Having a bank account, a cellphone, or an internet connection is not mandatory, but try functioning in this world without them.

As we said on X, anybody who understands governments or human nature knew any digital ID was likely never going to be gun-to-your-head, risking-prison-time mandatory.

All it has to be is a little bit faster and/or a little bit cheaper.

Saving you half an hour when submitting your tax return, faster progress through customs, lower “processing fees” for passport or driver’s license applications.

An hour of extra time and 50 pounds saved per year will do more coercion than barbed wire and billy clubs ever could.

Running alongside this is the manufactured drama around Grok’s generation of images of bikini-clad public figures, something which it suited the press and punditry class to work up into “sexual assault” and “pornography” whilst imploring us all to “think of the children!”

Inside a week, X has changed its policy, and Sir Keir Starmer’s government has promised a swift resolution of the issue using legislation that was (conveniently) passed last year but has yet to be enforced (more on that in the next few days).

This issue became a “problem”, had an hysterical “reaction” and was supplied a ready-made “solution” all inside two weeks. A swifter procession of the Hegelian dialectic would be hard to find.

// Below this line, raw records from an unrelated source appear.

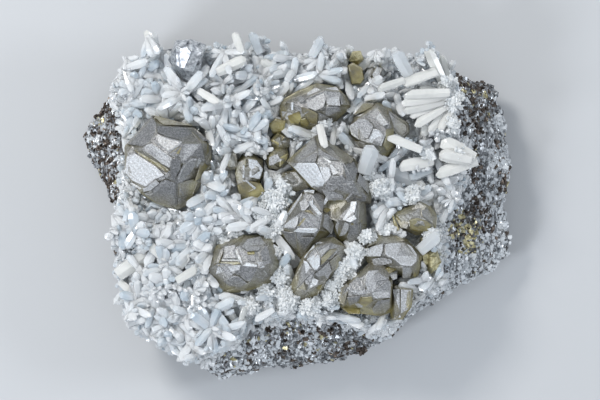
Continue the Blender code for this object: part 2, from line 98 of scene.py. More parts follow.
STUBBY_RIGHT, STUBBY_TOP = -12.0, 2.0  # the lower left part, where the points are stubby

# The shapes that quartz points come in: how many of each, their length over their width, the width
# of foot and tip as shares of the widest, and how much is off their edges, in widths.
POINT_SHAPES = {
    "slender": dict(count=18, length=3.6, foot=0.74, tip=0.72, bevel=0.03),
    "stubby": dict(count=18, length=2.8, foot=0.78, tip=0.78, bevel=0.03),
    "blade": dict(count=12, length=3.4, foot=0.84, tip=0.8, bevel=0.025),
    "filling": dict(count=12, length=3.4, foot=0.8, tip=0.7, bevel=0),
    "fine": dict(count=8, length=2.6, foot=0.9, tip=0.7, bevel=0),
}
# The six-sided prism of a point one unit wide: its corners' distance from its axis, how thick it is
# for its width, where along its length it is widest, and how steep its end faces are to its axis.
PRISM_RADIUS = 0.54
PRISM_THICKNESS = (0.42, 0.75)
WIDEST_AT = 0.62
END_FACE_ANGLE = math.radians(38)

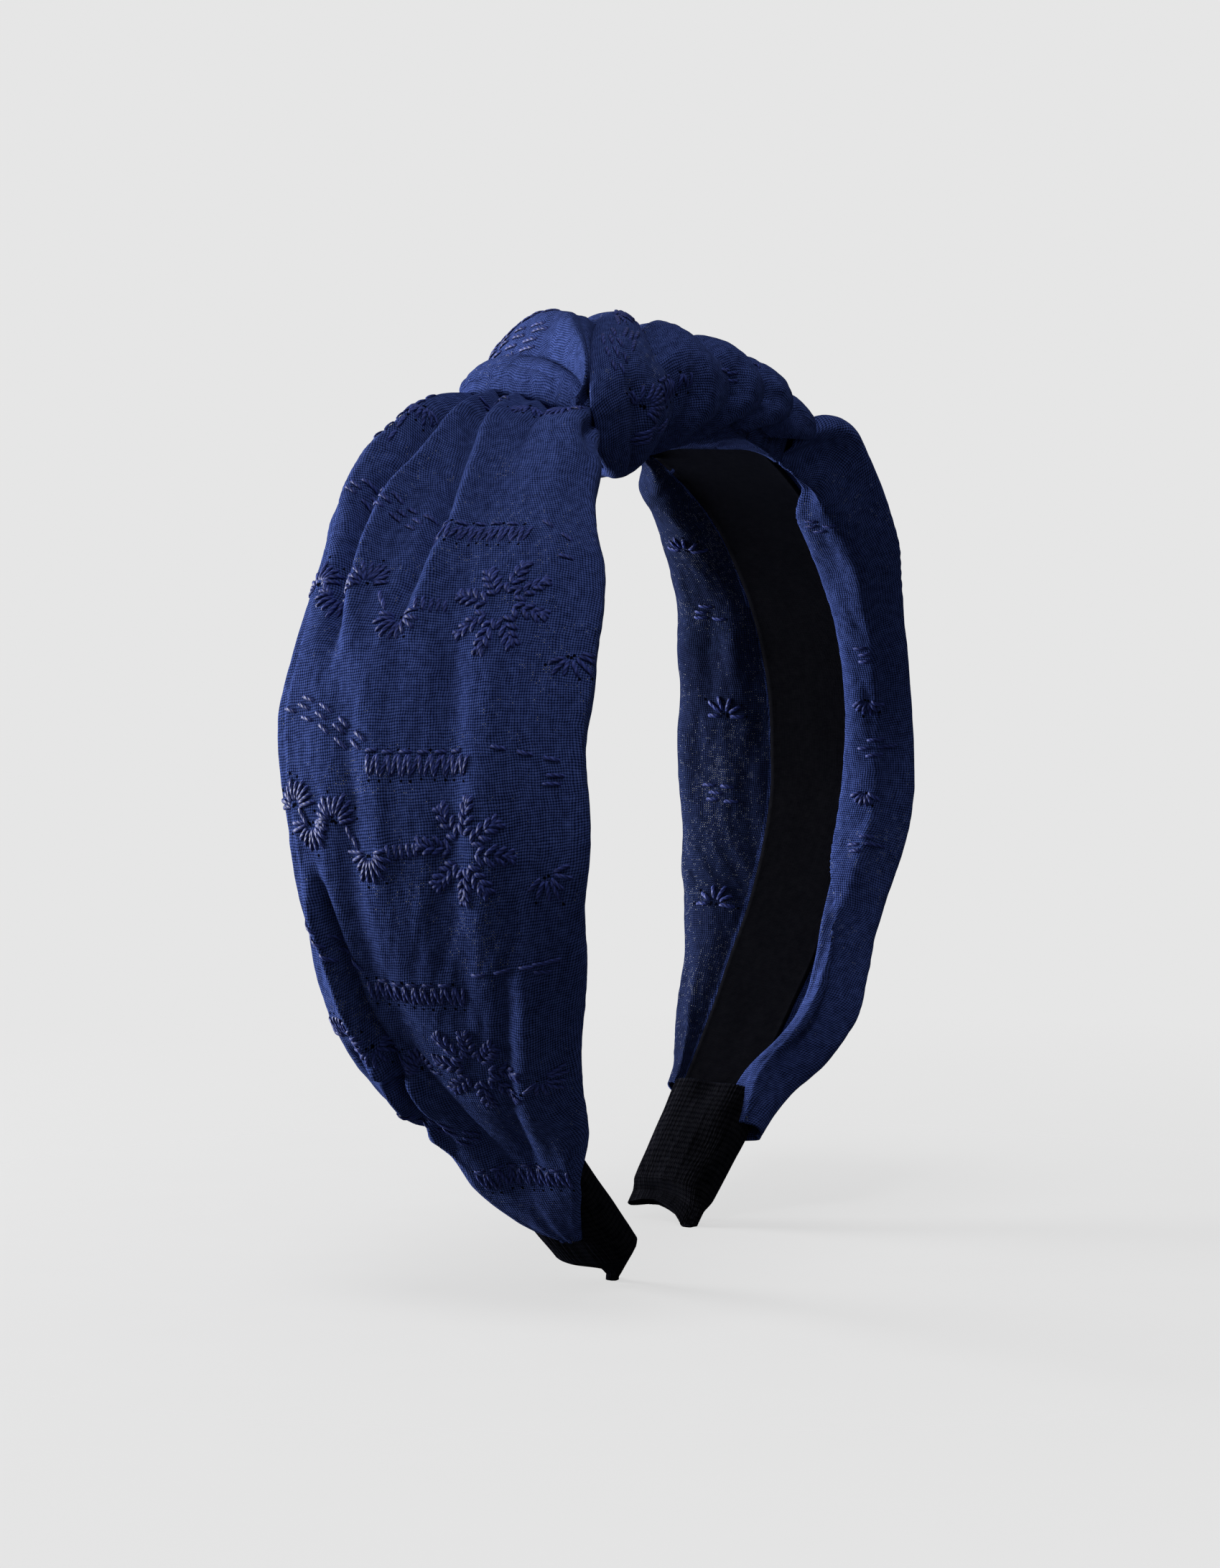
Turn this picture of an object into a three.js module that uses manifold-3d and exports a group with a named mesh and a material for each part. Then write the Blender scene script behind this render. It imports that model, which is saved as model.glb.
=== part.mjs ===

So, we have the reported demise of mandatory digital identity occurring alongside the rise of the “threat” of AI “deepfakes”.

Nobody in the mainstream press has actually linked these stories together, but the connection is as obvious as the next step is inevitable.

This next step is the UK introducing its own version of the Australian “social media ban” for under-16s. In effect, age-gating all online interaction on major platforms and ending online anonymity.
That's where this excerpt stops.